Dale Sveum is all about respect
By Rick Morrissey firstname.lastname@example.org November 19, 2011 1:04AM
Updated: December 21, 2011 8:18AM
OK, not bad. This could work.
I don’t know what I was expecting from new Cubs manager Dale Sveum. Actually, that’s not true. I was expecting the sorts of things you might expect to hear from somebody named Dale Sveum.
Shame on me. Or Swaim on me.
The last name is pronounced ‘‘Swaim,’’ and the man behind the name made enough tough, pointed pronouncements at his introductory news conference Friday to make you wonder where this guy has been all these years.
And why couldn’t he have been here earlier to cap Carlos Zambrano, like Red Adair capping an oil-well blowout?
The stiff wind that blew around Wrigley Field on Friday was no match for the fresh air that the new Cubs skipper brought with him from Milwaukee, where he had been the hitting coach for the Brewers. It was the fresh air of honesty. He said things that should have been said a long time ago. Let’s not be overly dramatic here, but he said some things that managers could have and should have said often in the last 103 years.
He said the Cubs don’t play hard enough.
‘‘A change in culture is . . . getting guys to be accountable and making sure that they understand that this isn’t OK,’’ he said. ‘‘Losing isn’t OK. Not running a ball out isn’t OK. It’s not acceptable.
“ . . . You’re disrespecting the owner. . . . You’re disrespecting me. You’re disrespecting the other 24 guys on the team.’’
Hard work and effort
If only the Cubs could have arranged for the dearly departed Aramis Ramirez to take in the news conference via Skype.
For any new man in charge, the easiest thing in the world is to come in, be tactful and offer some empty plaudits about whoever came before. On Friday, Sveum could have stroked any Cubs who will be back with the team in 2012 after a 71-91 season. He did not.
‘‘This organization’s got to change as far as how the game is played on an every-day basis,’’ he said. ‘‘It’s got to go in another direction, to play this game like it’s the seventh game of the World Series every day.’’
The Cubs wouldn’t know much about that. The only time they have played in the seventh game of a World Series was in 1945, when they lost to the Detroit Tigers.
But we get it: Play the game hard.
‘‘The worst thing that happens in baseball is when we look over and [say], ‘That team, man, they’re dogs. Nobody plays hard over there,’ ’’ Sveum said. ‘‘They might be good, but you don’t respect them. You want to be respected for the way you play. You want to have catchers fear you when you’re coming into home plate, not just taking the easy way out and sliding.’’

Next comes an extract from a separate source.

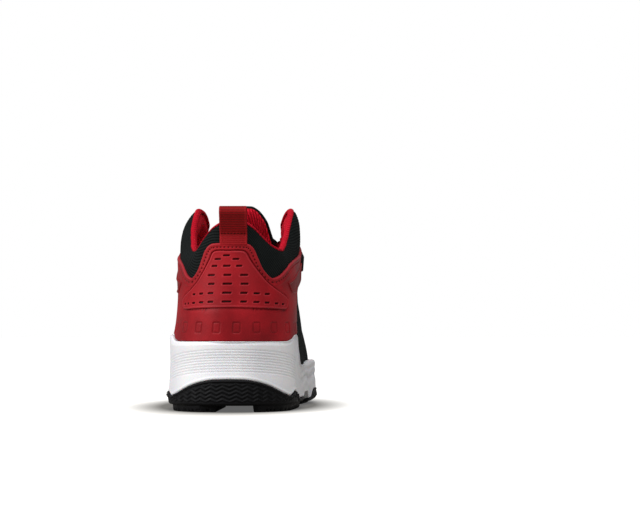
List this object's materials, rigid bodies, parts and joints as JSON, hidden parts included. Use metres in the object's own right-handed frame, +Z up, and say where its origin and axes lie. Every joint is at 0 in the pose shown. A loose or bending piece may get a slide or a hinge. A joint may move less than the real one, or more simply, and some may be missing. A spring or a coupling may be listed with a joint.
{
  "type": "basketball high top",
  "caption": "Padded high-top sports shoe for the left foot: cupped white midsole on lugged black rubber, moulded heel overlay, laced throat with tongue, and a webbing pull loop.",
  "frame": {"origin": "on the ground, at the middle of the sole's box", "axes": "+Z up, +Y from heel to toe, +X towards the big-toe (medial) side of this left shoe"},
  "size_m": [0.109, 0.3021, 0.1455],
  "materials": {
    "black_rubber": "matte, fine herringbone tread",
    "white_foam": "moulded foam with a matte skin",
    "shank_plastic": "satin moulded plate",
    "board": "pressed fibre board",
    "cushion_foam": "soft foam",
    "black_mesh": "ribbed knitted mesh",
    "red_lining": "ribbed knitted lining",
    "counter_board": "stiff moulded sheet",
    "pad_foam": "open-cell foam",
    "red_overlay": "moulded synthetic leather, fine grain",
    "black_overlay": "synthetic leather, fine grain",
    "red_webbing": "ribbed webbing",
    "black_webbing": "woven webbing",
    "lace_fabric": "flat woven lace",
    "lace_tip": "glossy tip"
  },
  "bodies": {
    "shoe": {"outsole_heel": "black_rubber", "outsole_forefoot": "black_rubber", "shank_plate": "shank_plastic", "midsole": "white_foam", "strobel_board": "board", "heel_cushion": "cushion_foam", "sockliner": "black_mesh", "vamp": "black_mesh", "vamp_lining": "red_lining", "toe_puff": "counter_board", "toe_cap": "black_overlay", "quarter_lateral": "black_mesh", "quarter_medial": "black_mesh", "heel_counter": "counter_board", "collar_foam": "pad_foam", "collar_lining": "red_lining", "collar_binding": "red_lining", "heel_overlay": "red_overlay", "heel_panel": "red_overlay", "eyestay_lateral": "red_overlay", "eyestay_medial": "red_overlay", "side_band_lateral": "red_overlay", "side_band_medial": "red_overlay", "lace_strap_lateral": "black_webbing", "lace_strap_medial": "black_webbing", "lace_loops_lateral": "black_webbing", "lace_loops_medial": "black_webbing", "lace": "lace_fabric", "lace_tips": "lace_tip", "pull_tab_base": "red_webbing"},
    "tongue": {"tongue_shell": "black_mesh", "tongue_foam": "pad_foam", "tongue_lining": "red_lining"},
    "pull_loop": {"pull_loop": "red_webbing"}
  },
  "joints": [
    {"name": "tongue_tip", "type": "hinge", "parent": "shoe", "child": "tongue", "pos_m": [0.0025, 0.066, 0.0715], "axis": [1, 0, 0], "range_deg": [0, 12], "stiffness_Nm_per_rad": 0.12, "springref_deg": -20.05},
    {"name": "pull_loop_flop", "type": "hinge", "parent": "shoe", "child": "pull_loop", "pos_m": [0.0047, -0.1444, 0.121], "axis": [1, 0, 0], "range_deg": [0, 95], "stiffness_Nm_per_rad": 0.01}
  ]
}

I don’t know about the whole respect-the-game thing. The image I always get is of people kneeling, hushed, in front of one of Tony La Russa’s marked-up lineup cards. But the Cubs played a brand of baseball last season that was an insult to fielding. Defense — making accurate throws, throwing to the right base, cutting down on errors — has to do with practice and repetition. In other words, hard work and effort.
For years, Cubs fans listened to manager after manager make excuses for the players. From Dusty Baker to Lou Piniella to Mike Quade, the generals protected the troops. From what, I’m not sure.
Watch your step, Big Z
As the excuses flowed, you couldn’t help but get the feeling that the managers’ opinion of the fans’ intelligence wasn’t very high.
The Cubs shouldn’t bring back the flammable Zambrano for 2012, but part of me hopes they do, just to see how Sveum handles him.
‘‘His three strikes are up, and his three strikes are up again,’’ Sveum said. ‘‘He’s definitely got to prove his willingness to gain respect back from teammates, as well as myself and [president of baseball operations] Theo [Epstein] and the Ricketts family.
‘‘I don’t think he’s deserved a long leash. He’s created that
whole monster himself. Is there any leash anymore? Like I said, three or four or five or six strikes, it’s enough. It’s time to buckle down and prove to your teammates that you can go out and be a winning player every day.’’
Sveum is the flesh and blood that complements the data-driven approach that Epstein and general manager Jed Hoyer like to apply to anything that moves. There was a gleam in Epstein’s eye Friday when he described how Sveum, before each Brewers series, would watch video of the most recent 100 grounders off the bat of each opposing hitter to help his fielders know where to position themselves.
Epstein loved the dogged preparation. I’m tickled that Sveum is interested in fielding. And honesty.